>> start Provided entries
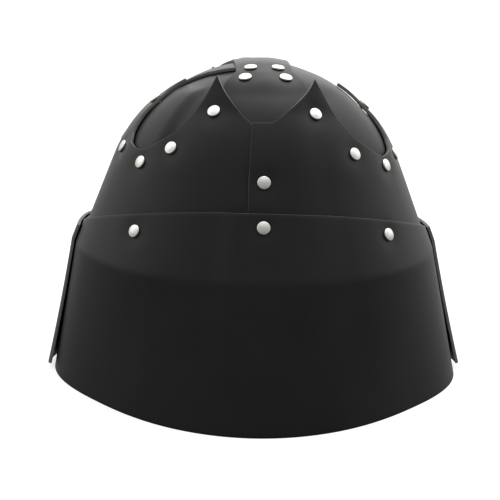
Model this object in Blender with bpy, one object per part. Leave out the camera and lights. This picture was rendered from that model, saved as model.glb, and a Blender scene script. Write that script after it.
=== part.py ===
# Barbute of riveted leather: three straps crossed over the crown, a pointed
# skull band, a flared neck guard and two cheek plates that leave a T opening.
# Metres, +Z up, face towards -Y, the hem on the plane Z = 0 below the crown.
import math

import bmesh
import bpy
from mathutils import Matrix, Vector

# Leather and the gap between two sheets that touch
LEATHER = 0.0022
GAP = 0.0003
LAYER = LEATHER + GAP

# The form that the sheets lie on: a dome that runs on into a cone
DOME_RADIUS = 0.095
DOME_CENTRE_HEIGHT = 0.1135
CONE_ANGLE = math.radians(21)
FRONT_STRETCH = 1.15
SIDE_STRETCH = 1.015
CROWN_LEAN = 0.0022
FULLNESS_MEAN = 0.00175
FULLNESS_SWING = 0.00225

# Skull band: reach is the length down the form from the crown
BAND_LOW_REACH = 0.1785
BAND_LEVEL = 2.14
VALLEY_REACH = 0.1050
PETAL_HEIGHT = 0.0555
PETAL_LIFT = 0.0016
PETAL_LIFT_AHEAD = 0.0009
PETAL_BACK_END = (math.radians(40), math.radians(60))
PETAL_FRONT_START = (math.radians(142), math.radians(152))
PETAL_SKEW = 0.0016
VALLEY_TURN = math.radians(2.7)
LAP_UNDER = math.radians(-7)
LAP_OVER = math.radians(6.5)
LAP_RAMP = math.radians(18)
LAP_MARGIN = math.radians(2)
BAND_CURVED_ROWS = 5

# Straps of the dome
STRAP_END_REACH = 0.1270
STRAP_TOP_HALF_WIDTH = 0.0170
STRAP_UNDER_HALF_WIDTH = 0.0190
WAIST_REACH = 0.0340
STACK_INNER_REACH = 0.0445
STACK_OUTER_REACH = 0.0595
MIDDLE_RISE = (-22, 14)
LOWEST_FALL = (6, 14)

# Neck guard
HEM_RADIUS = 0.1364
HEM_DRAWN_IN = 0.0102
HEM_DRAWN_AZIMUTH = math.radians(50)
HEM_DRAWN_END = math.radians(92)
HEM_LEAN = 0.0020
GUARD_TURN = math.radians(4)
GUARD_TOP_BACK = 0.1316
GUARD_TOP_SIDE = 0.1000
GUARD_SIDE_AZIMUTH = math.radians(95)
GUARD_END_AZIMUTH = math.radians(113.5)

# Cheek plates
CHEEK_REAR_AZIMUTH = math.radians(88)
CHEEK_TOP = 0.1015
CHEEK_REAR_LIFT = 0.0040
CHEEK_REAR_FLARE = 0.0028
CHEEK_REAR_TURN = math.radians(18)
CHEEK_SPREAD = 1.05
CHEEK_CLEARANCE = 0.0008
EYE_SILL = 0.0620
EYE_CORNER_AZIMUTH = math.radians(130)
EYE_CORNER_HALF_TURN = math.radians(3)
NOSE_SLOT_HALF_WIDTH = 0.0160
NOSE_SLOT_SPREAD = 0.0050
NOSE_TOP_RADIUS = 0.1220

# Rivets
CAP_RADIUS = 0.00425
CAP_HEIGHT = 0.0022
SHANK_RADIUS = 0.00125
TAIL_RADIUS = 0.0035
TAIL_HEIGHT = 0.0010
TAIL_GAP = 0.0008
HOLE_RADIUS = 0.00190
RIVET_SIDES = 9
HOLE_SIDES = 5

JOIN_ANGLE = math.pi / 2 - CONE_ANGLE
JOIN_REACH = DOME_RADIUS * JOIN_ANGLE
JOIN_RADIUS = DOME_RADIUS * math.sin(JOIN_ANGLE)
JOIN_HEIGHT = DOME_CENTRE_HEIGHT + DOME_RADIUS * math.cos(JOIN_ANGLE)
CROWN_HEIGHT = DOME_CENTRE_HEIGHT + DOME_RADIUS

# Upper edge of the skull band for a quarter turn from the back, mirrored to the other three.
# Columns: azimuth in degrees, height above the side valley as a share of PETAL_HEIGHT
BAND_EDGE = (
    (0, 0.450), (4.5, 0.450), (12, 0.590), (19, 0.725), (26.5, 0.862), (34, 0.990),
    (35, 0.700), (36.8, 0.520), (43, 0.270), (49.5, 0.140), (54.5, 0.045), (60, 0.000),
    (65, 0.010), (71, 0.045), (76, 0.160), (79.5, 0.340), (84, 0.625), (90, 0.990))
PETAL_TIP_AZIMUTH = math.radians(34)

# Half angle that a strap covers beyond its waist.
# Columns: reach as a share of STRAP_END_REACH, top strap, an under strap's side below
# the top strap, middle strap over the lowest behind and in front, lowest strap under the
# middle, in degrees
STRAP_SPREAD = (
    (0.270, 30, 44, 38, 31, 33), (0.335, 30, 50, 43, 27, 36), (0.400, 30, 44, 45, 25, 40),
    (0.460, 31, 38, 45, 24, 44), (0.560, 33.5, 38, 43, 24, 46), (0.680, 34, 38, 42, 25, 46),
    (0.790, 34, 38, 42, 25, 46), (0.885, 34, 38, 42, 25, 46), (1.000, 34, 38, 42, 25, 46))


def smooth(value, low, high):
    share = min(1.0, max(0.0, (value - low) / (high - low)))
    return share * share * (3 - 2 * share)


def mix(first, second, share):
    return first + (second - first) * share


def wrapped(azimuth):
    return (azimuth + math.pi) % (2 * math.pi) - math.pi


def form(east, north):
    """A point of the form, from flat crown coordinates that hold the reach and the azimuth."""
    reach = math.hypot(east, north)
    azimuth = math.atan2(east, north)
    if reach <= JOIN_REACH:
        angle = reach / DOME_RADIUS
        fullness = FULLNESS_MEAN + FULLNESS_SWING * math.cos(2 * azimuth)
        radius = DOME_RADIUS + fullness * math.sin(math.pi * reach / JOIN_REACH) ** 2
        out = radius * math.sin(angle)
        height = DOME_CENTRE_HEIGHT + radius * math.cos(angle)
    else:
        out = JOIN_RADIUS + (reach - JOIN_REACH) * math.sin(CONE_ANGLE)
        height = JOIN_HEIGHT - (reach - JOIN_REACH) * math.cos(CONE_ANGLE)
    x = out * math.sin(azimuth)
    x *= SIDE_STRETCH
    y = out * math.cos(azimuth)
    if y < 0:
        y *= FRONT_STRETCH
    if height > JOIN_HEIGHT:
        x -= CROWN_LEAN * ((height - JOIN_HEIGHT) / (CROWN_HEIGHT - JOIN_HEIGHT)) ** 2
    return Vector((x, y, height))


def form_normal(azimuth, reach):
    step = 0.0005
    east = reach * math.sin(azimuth)
    north = reach * math.cos(azimuth)
    across = form(east + step, north) - form(east - step, north)
    along = form(east, north + step) - form(east, north - step)
    return across.cross(along).normalized()


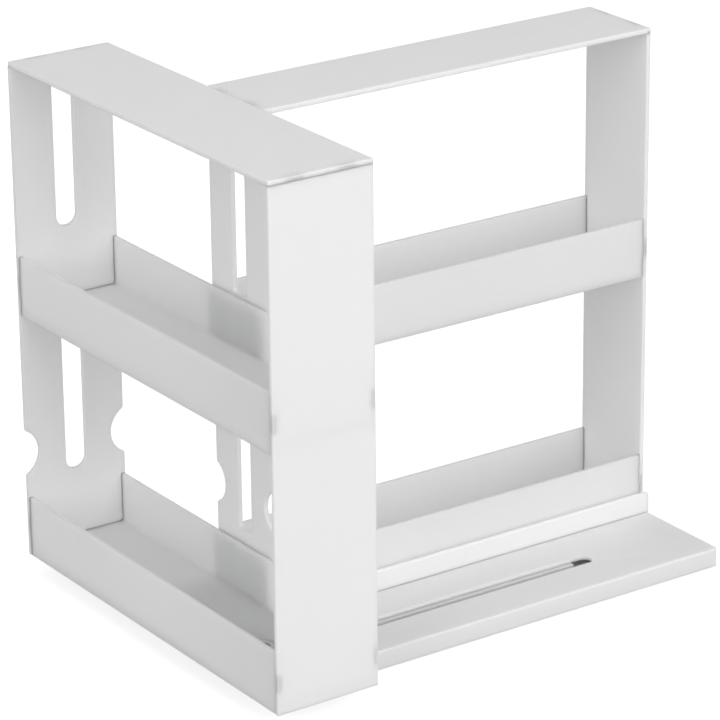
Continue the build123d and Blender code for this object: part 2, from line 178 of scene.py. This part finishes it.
def steel(name):
    """Zinc-plated screw steel with a speckled, finely pitted surface."""
    material, tree, shader, coords = blank_material(name)
    spots = remap(tree, noise(tree, coords, 900.0, 4.0), 0.0, 1.0)
    colour = tinted(tree, spots, (0.50, 0.51, 0.53), (0.66, 0.67, 0.68))
    tree.links.new(colour, shader.inputs["Base Color"])
    shader.inputs["Metallic"].default_value = 1.0
    polish = remap(tree, noise(tree, coords, 1500.0), 0.24, 0.42)
    tree.links.new(polish, shader.inputs["Roughness"])
    bump(tree, shader, noise(tree, coords, 4000.0, 2.0), 0.25, 0.02 * MM)
    return material


def rubber(name):
    """Soft grey foot rubber with a dusty, matt surface."""
    material, tree, shader, coords = blank_material(name)
    dust = remap(tree, noise(tree, coords, 300.0, 4.0), 0.0, 1.0)
    colour = tinted(tree, dust, (0.30, 0.30, 0.30), (0.40, 0.40, 0.39))
    tree.links.new(colour, shader.inputs["Base Color"])
    polish = remap(tree, noise(tree, coords, 120.0), 0.72, 0.9)
    tree.links.new(polish, shader.inputs["Roughness"])
    bump(tree, shader, noise(tree, coords, 2500.0), 0.4, 0.03 * MM)
    return material


MATERIALS = {
    "rack_plastic": plastic("rack_plastic", WHITE),
    "tray_plastic_painted_light": plastic("tray_plastic_painted_light", TRAY_PAINTED_LIGHT_WHITE, scatter=TRAY_SCATTER),
    "base_plastic": plastic("base_plastic", BASE_WHITE, roughness=0.50),
    "guide_plastic": plastic("guide_plastic", GUIDE_GREY, roughness=0.55),
    "nylon": plastic("nylon", NYLON, roughness=0.40),
    "screw_steel": steel("screw_steel"),
    "foot_rubber": rubber("foot_rubber"),
}


def dress_cad_nodes():
    """Gives every CAD node its procedural material, and the sharp ones a small bevel."""
    slots = {part["node"]: part["material_slot"] for part in frame["record"]["subparts"]}
    for name, item in frame["nodes"].items():
        # trays take the lighter copy of the panel plastic, painted light that brightens their shaded
        # insides
        slot = "tray_plastic_painted_light" if name.endswith("_tray") else slots[name]
        item.data.materials.clear()
        item.data.materials.append(MATERIALS[slot])
        if name.endswith(SOFT_EDGED):
            soften(item)


def soften(item):
    """Small bevel on an object's sharp edges."""
    bevel = item.modifiers.new("soft_edges", "BEVEL")
    bevel.width = EDGE_BEVEL
    bevel.segments = BEVEL_STEPS
    bevel.limit_method = "ANGLE"
    bevel.angle_limit = math.radians(BEVEL_FROM)


def floor():
    """Large pale floor under the object, glowing a little so that it stays white."""
    material = bpy.data.materials.new("studio_floor")
    material.use_nodes = True
    shader = material.node_tree.nodes["Principled BSDF"]
    shader.inputs["Base Color"].default_value = (*FLOOR_COLOUR, 1)
    shader.inputs["Roughness"].default_value = FLOOR_ROUGHNESS
    shader.inputs["Emission Color"].default_value = (1, 1, 1, 1)
    shader.inputs["Emission Strength"].default_value = FLOOR_GLOW
    bpy.ops.mesh.primitive_plane_add(size=FLOOR_SIZE, location=(0, 0, 0))
    made = bpy.context.object
    made.name = "studio_floor"
    made.visible_diffuse = False
    made.data.materials.append(material)


def area_light(name, place, size, power):
    """Soft square lamp pointed at the object."""
    data = bpy.data.lights.new(name, "AREA")
    data.size = size
    data.energy = power
    lamp = bpy.data.objects.new(name, data)
    bpy.context.scene.collection.objects.link(lamp)
    lamp.location = place
    lamp.rotation_euler = (Vector(LAMP_AIM) - Vector(place)).to_track_quat("-Z", "Y").to_euler()


def world():
    """White surroundings, with one brightness above the horizon and one below it."""
    scene_world = bpy.data.worlds.new("studio")
    bpy.context.scene.world = scene_world
    scene_world.use_nodes = True
    tree = scene_world.node_tree
    background = tree.nodes["Background"]
    background.inputs["Color"].default_value = (1, 1, 1, 1)
    direction = tree.nodes.new("ShaderNodeTexCoord").outputs["Generated"]
    split = tree.nodes.new("ShaderNodeSeparateXYZ")
    tree.links.new(direction, split.inputs["Vector"])
    glow = remap(tree, split.outputs["Z"], GROUND, SKY, -HORIZON_BLEND, HORIZON_BLEND)
    tree.links.new(glow, background.inputs["Strength"])


def camera():
    """Camera that looks at a spot from a given direction and is rolled about its line of sight."""
    data = bpy.data.cameras.new("camera")
    data.sensor_width = CAMERA_SENSOR
    data.lens = CAMERA_LENS
    data.clip_start, data.clip_end = CAMERA_CLIP
    item = bpy.data.objects.new("camera", data)
    bpy.context.scene.collection.objects.link(item)
    azimuth, elevation, roll = (math.radians(angle) for angle in CAMERA_TURN)
    back = Vector((math.sin(azimuth) * math.cos(elevation),
                   -math.cos(azimuth) * math.cos(elevation),
                   math.sin(elevation)))
    level = Vector((0, 0, 1)).cross(back).normalized()
    upright = back.cross(level)
    right = level * math.cos(roll) + upright * math.sin(roll)
    up = upright * math.cos(roll) - level * math.sin(roll)
    place = Matrix.Translation(Vector(CAMERA_AIM) + back * CAMERA_DISTANCE)
    item.matrix_world = place @ Matrix((right, up, back)).transposed().to_4x4()
    bpy.context.scene.camera = item


dress_cad_nodes()
floor()
world()
for lamp_name, (lamp_place, lamp_size, lamp_power) in LAMPS.items():
    area_light(lamp_name, lamp_place, lamp_size, lamp_power)
camera()
bpy.context.scene.view_settings.view_transform = "Standard"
>> end Provided entries
> Written task:
The required output is the exact run of lines from the beginning of the listing above to the line that contains "from mathutils import Matrix, Vector", inclusive of both.

> Response to the exercise:
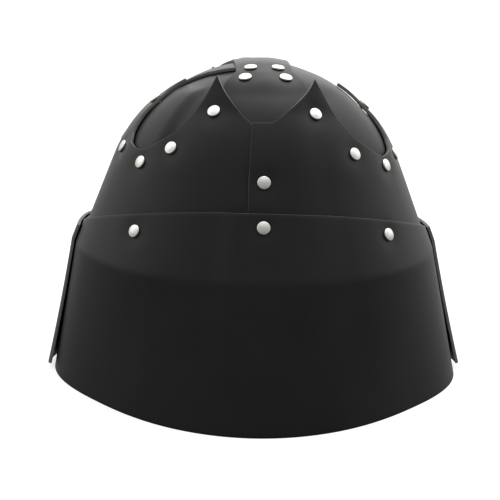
Model this object in Blender with bpy, one object per part. Leave out the camera and lights. This picture was rendered from that model, saved as model.glb, and a Blender scene script. Write that script after it.
=== part.py ===
# Barbute of riveted leather: three straps crossed over the crown, a pointed
# skull band, a flared neck guard and two cheek plates that leave a T opening.
# Metres, +Z up, face towards -Y, the hem on the plane Z = 0 below the crown.
import math

import bmesh
import bpy
from mathutils import Matrix, Vector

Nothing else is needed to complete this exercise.